“YAŞAMIN
HAMMADDESİ OLAN ZAMAN’IN YÖNÜ ve DEĞERİ”
·
İnsanların biraz daha zamanlarının olması
için her şeyi yapabileceklerini söyleyip, zaten sahip oldukları zamanlarını
yine de boşa harcamalarını şaşırtıcıdır. Bir günü hepimizin 24 saat olarak
yaşadığımızdan hareketle zamanın insanoğlunun yaşamında herkes için eşit olarak
dağıtıldığını söyleyebiliriz. Ancak, büyük yaşamları olan insanları
diğerlerinden ayıran ise bu saatleri nasıl kullandıklarıdır.
·
Sevdiğimiz şeyleri yapabilmek için hep daha
fazla zamanımız olsun istiyoruz. Fakat zamanımız olduğunda ise aklımız başka
yerde oluyor. Akıl geçmişle gelecek arasında dolaşıp duruyor, şimdiki zamanda
pek oyalanmıyor. Bundan sonra ne yapacağımıza kafa yoruyoruz ya da kaçırdığımız
şeylere öfkeleniyoruz.
·
Genelde birçoğumuz, hayatımızın çok büyük bir
kısmını “sevdiğim şeyler için zamanım yok!” diyerek geçirmişizdir. Çok
sevdiğimiz deniz kenarına gitmeye, yıllar yılı, “yeteneğim var ama…” diyerek
bir hayal olarak kalan oyunculuk kursuna, fotoğraf çekmeye, farklı şehirleri
görmeye, bazen uyumaya, bazen uyanık kalıp aylaklık yapmaya zamanımız
olmamıştır.
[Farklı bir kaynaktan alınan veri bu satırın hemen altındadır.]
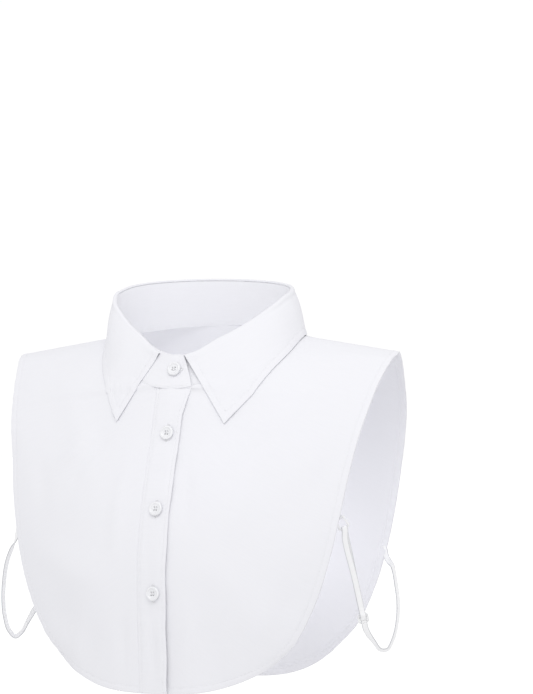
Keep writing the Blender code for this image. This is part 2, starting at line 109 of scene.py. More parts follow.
def newMaterial(name, **fixed):  # fixed values go straight on the shader's own sockets
    made = bpy.data.materials.new(name)
    made.use_nodes = True
    tree = made.node_tree
    shader = tree.nodes["Principled BSDF"]
    for socket, value in fixed.items():
        shader.inputs[socket.replace("_", " ")].default_value = value
    return made, tree, shader


def waveScale(pitch):  # a wave texture's scale for a pitch in millimetres, on coordinates in metres
    return 2 * math.pi / 20 / (pitch * mm)


def patchScale(size):  # the same for a noise texture's patches
    return 1 / (size * mm)


def cottonPoplin():
    # plain weave, matt, with a little unevenness in whiteness and a soft handled surface. The threads of
    # real poplin lie about 0.2 mm apart, and are drawn coarser so that they show
    made, tree, shader = newMaterial("cotton poplin", IOR=1.4, Specular_IOR_Level=0.25, Sheen_Weight=0.06,
                                     Sheen_Roughness=0.6)
    cloth = addNode(tree, "ShaderNodeUVMap", uv_map="cloth")
    place = addNode(tree, "ShaderNodeTexCoord")
    warp = addNode(tree, "ShaderNodeTexWave", {"Vector": cloth.outputs["UV"], "Scale": waveScale(0.42),
                   "Distortion": 0.6, "Detail": 1.0}, wave_type="BANDS", bands_direction="X")
    weft = addNode(tree, "ShaderNodeTexWave", {"Vector": cloth.outputs["UV"], "Scale": waveScale(0.5),
                   "Distortion": 0.6, "Detail": 1.0}, wave_type="BANDS", bands_direction="Y")
    weave = addNode(tree, "ShaderNodeMath", {0: warp.outputs["Fac"], 1: weft.outputs["Fac"]},
                    operation="MAXIMUM")
    slubPlace = addNode(tree, "ShaderNodeMapping", {"Vector": cloth.outputs["UV"],
                        "Scale": (patchScale(16.0), patchScale(1.1), 1.0)})
    slub = addNode(tree, "ShaderNodeTexNoise", {"Vector": slubPlace.outputs["Vector"], "Scale": 1.0,
                   "Detail": 2.0})
    handled = addNode(tree, "ShaderNodeTexNoise", {"Vector": place.outputs["Object"],
                      "Scale": patchScale(42.0), "Detail": 3.0, "Roughness": 0.5, "Distortion": 0.6})
    broad = addNode(tree, "ShaderNodeTexNoise", {"Vector": place.outputs["Object"],
                    "Scale": patchScale(110.0), "Detail": 1.0})
    tint = addNode(tree, "ShaderNodeMix", {"Factor": broad.outputs["Fac"],
                   "A": linear("#ebebf0"), "B": linear("#e9e9ed")}, data_type="RGBA")
    yarn = addNode(tree, "ShaderNodeMapRange", {"Value": slub.outputs["Fac"], "From Min": 0.3,
                   "From Max": 0.7, "To Min": 0.993, "To Max": 1.005})
    colour = addNode(tree, "ShaderNodeVectorMath", {0: tint.outputs["Result"], 1: yarn.outputs["Result"]},
                     operation="MULTIPLY")
    rough = addNode(tree, "ShaderNodeMapRange", {"Value": handled.outputs["Fac"], "To Min": 0.74,
                    "To Max": 0.9})
    soft = addNode(tree, "ShaderNodeBump", {"Height": handled.outputs["Fac"], "Strength": 0.35,
                   "Distance": 0.7 * mm})
    fine = addNode(tree, "ShaderNodeBump", {"Height": weave.outputs["Value"], "Strength": 0.2,
                   "Distance": 0.05 * mm, "Normal": soft.outputs["Normal"]})
    linkUp(tree, shader, {"Base Color": colour.outputs["Vector"], "Roughness": rough.outputs["Result"],
                          "Normal": fine.outputs["Normal"]})
    return made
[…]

Çünkü biz öyle olduğunu sanmışızdır. *“Başarı uman (ve bunun için
çabalayan) insanların, başarısızlıktan korkan (ve bunu bekleyen) insanlardan
daha mutlu olduklarını ve daha fazla şey başardıklarını araştırmalar
kanıtlamıştır. Başarı yolunuzun başındaki birtakım başarısızlıkları
kabullenebilirseniz, hazineyi bulana kadar kazmak için gerekli enerjiyi
bulursunuz. ‘Hatalar’ yüzünden umutsuzluğa kapılmayın. Deneme yanılma, insan
olmanın bir parçasıdır. Her ‘hata’nın sizi ilerideki başarılarınıza biraz daha
yaklaştırdığını düşünün.” diyen Alan Lakein, hataların hepsini kendimiz yapacak
kadar yaşayamayacağımıza göre bu hatalardan ders almamız gerektiğinin altını
çizerken, hataların bazen bireyi başarıya götüren anahtarlar olduğunu da
bizlere anımsatmaktadır. Arada bir de olsa, çoğunlukla da olsa yaptığınız
hataların ağırlığı altında ezilmemeye çalışmalıyız. “Her hata, hata olduğu
anlaşıldığı sürece düzeltilme şansına sahiptir.” Unutmamak gerekir ki; “Gerçeğe
giden yol, çoğu zaman hata yapmaktan geçer.”
·
Bilincin, yaşamın ve gerçekte her şeyin,
evrenin dokusunu oluşturuyor olması, şaşırtıcı gibi görünse de, aslında
doğaldır. Hologramın bir parçasının, tümün özelliklerini içermesi gibi, eğer
ulaşmasını bilirsek, baş parmağımızın ucunda Andromeda galaksisini bulabiliriz.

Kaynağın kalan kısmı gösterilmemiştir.